As hot mantle rock rises from beneath the thinner oceanic crust at the mid-ocean ridges, two tectonic plates diverge. Volcanism and the formation of new oceanic crust are brought about by the adiabatic expansion and partial melting of the rising mantle rock caused by the decrease in pressure in the rock.
The majority of volcanic activity on Earth occurs underwater, forming new seafloor because divergent plate boundaries are at the bottom of the oceans. This kind of volcanic activity can be seen in the form of black smokers, which are also called deep sea vents. Iceland and other volcanic islands are formed above sea level where the mid-oceanic ridge is elevated.
Subduction zones are locations where oceanic and continental plates, typically, collide. A deep ocean trench is created just offshore as the oceanic plate subducts (dives beneath the continental plate). Water released by the subducting plate lowers the melting temperature of the overlying mantle wedge, resulting in the formation of magma in a process known as flux melting.

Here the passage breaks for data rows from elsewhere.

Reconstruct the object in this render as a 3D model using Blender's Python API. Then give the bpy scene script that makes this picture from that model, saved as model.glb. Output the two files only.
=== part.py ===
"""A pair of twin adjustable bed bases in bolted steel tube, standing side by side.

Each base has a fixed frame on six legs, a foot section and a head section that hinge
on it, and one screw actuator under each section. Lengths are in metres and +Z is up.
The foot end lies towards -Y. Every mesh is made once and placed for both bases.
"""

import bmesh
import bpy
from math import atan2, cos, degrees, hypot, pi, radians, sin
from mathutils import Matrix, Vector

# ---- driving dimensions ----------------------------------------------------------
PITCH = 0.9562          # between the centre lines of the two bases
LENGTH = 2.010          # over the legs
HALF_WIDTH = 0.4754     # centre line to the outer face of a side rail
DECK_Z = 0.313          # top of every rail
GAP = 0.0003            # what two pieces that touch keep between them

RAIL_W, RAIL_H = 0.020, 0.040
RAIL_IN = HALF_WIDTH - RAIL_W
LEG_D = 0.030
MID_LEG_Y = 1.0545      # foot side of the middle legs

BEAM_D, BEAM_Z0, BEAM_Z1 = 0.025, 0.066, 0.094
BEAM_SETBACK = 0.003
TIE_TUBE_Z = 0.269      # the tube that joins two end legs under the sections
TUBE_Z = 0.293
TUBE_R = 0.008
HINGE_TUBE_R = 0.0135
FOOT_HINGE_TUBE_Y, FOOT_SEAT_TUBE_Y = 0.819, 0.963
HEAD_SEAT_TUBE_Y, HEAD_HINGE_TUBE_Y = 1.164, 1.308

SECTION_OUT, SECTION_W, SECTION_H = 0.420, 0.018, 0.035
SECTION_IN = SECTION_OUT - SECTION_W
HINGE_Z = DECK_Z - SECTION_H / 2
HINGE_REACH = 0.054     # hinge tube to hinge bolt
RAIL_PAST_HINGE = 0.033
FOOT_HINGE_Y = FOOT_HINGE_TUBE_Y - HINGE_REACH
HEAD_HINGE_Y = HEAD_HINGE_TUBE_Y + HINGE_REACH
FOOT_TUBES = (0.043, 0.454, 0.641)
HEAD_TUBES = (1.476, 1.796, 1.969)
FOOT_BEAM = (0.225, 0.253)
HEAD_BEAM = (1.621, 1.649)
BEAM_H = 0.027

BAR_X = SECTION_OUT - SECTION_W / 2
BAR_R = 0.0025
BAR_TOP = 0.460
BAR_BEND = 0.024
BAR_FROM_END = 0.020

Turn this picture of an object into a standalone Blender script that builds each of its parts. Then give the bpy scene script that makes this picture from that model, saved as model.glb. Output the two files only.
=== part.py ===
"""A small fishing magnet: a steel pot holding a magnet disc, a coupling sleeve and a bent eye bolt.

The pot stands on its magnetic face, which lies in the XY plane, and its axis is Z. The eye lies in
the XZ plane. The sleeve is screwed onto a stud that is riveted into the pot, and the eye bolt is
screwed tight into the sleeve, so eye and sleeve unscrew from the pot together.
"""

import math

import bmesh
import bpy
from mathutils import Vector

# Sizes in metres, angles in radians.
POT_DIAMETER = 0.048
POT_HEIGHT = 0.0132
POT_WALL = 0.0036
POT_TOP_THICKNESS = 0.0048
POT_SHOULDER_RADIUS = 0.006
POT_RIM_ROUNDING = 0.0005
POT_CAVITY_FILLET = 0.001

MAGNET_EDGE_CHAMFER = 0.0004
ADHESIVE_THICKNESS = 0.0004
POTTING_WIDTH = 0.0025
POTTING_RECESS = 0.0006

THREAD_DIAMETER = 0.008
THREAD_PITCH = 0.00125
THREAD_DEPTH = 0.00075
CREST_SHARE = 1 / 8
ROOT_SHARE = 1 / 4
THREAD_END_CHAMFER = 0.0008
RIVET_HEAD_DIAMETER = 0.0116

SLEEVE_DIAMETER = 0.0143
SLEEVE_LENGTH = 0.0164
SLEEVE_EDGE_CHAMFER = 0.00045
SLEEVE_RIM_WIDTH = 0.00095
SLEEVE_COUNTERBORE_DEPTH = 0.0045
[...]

Due to its high silica content, this magma frequently fails to reach the surface and instead cools and solidifies at depth. However, once it reaches the surface, a volcano is formed. As a result, volcanic arcs, or chains of volcanoes, surround subduction zones. Examples include the Cascade Volcanoes in the Pacific Ring of Fire, the Japanese Archipelago, and the eastern Indonesian islands.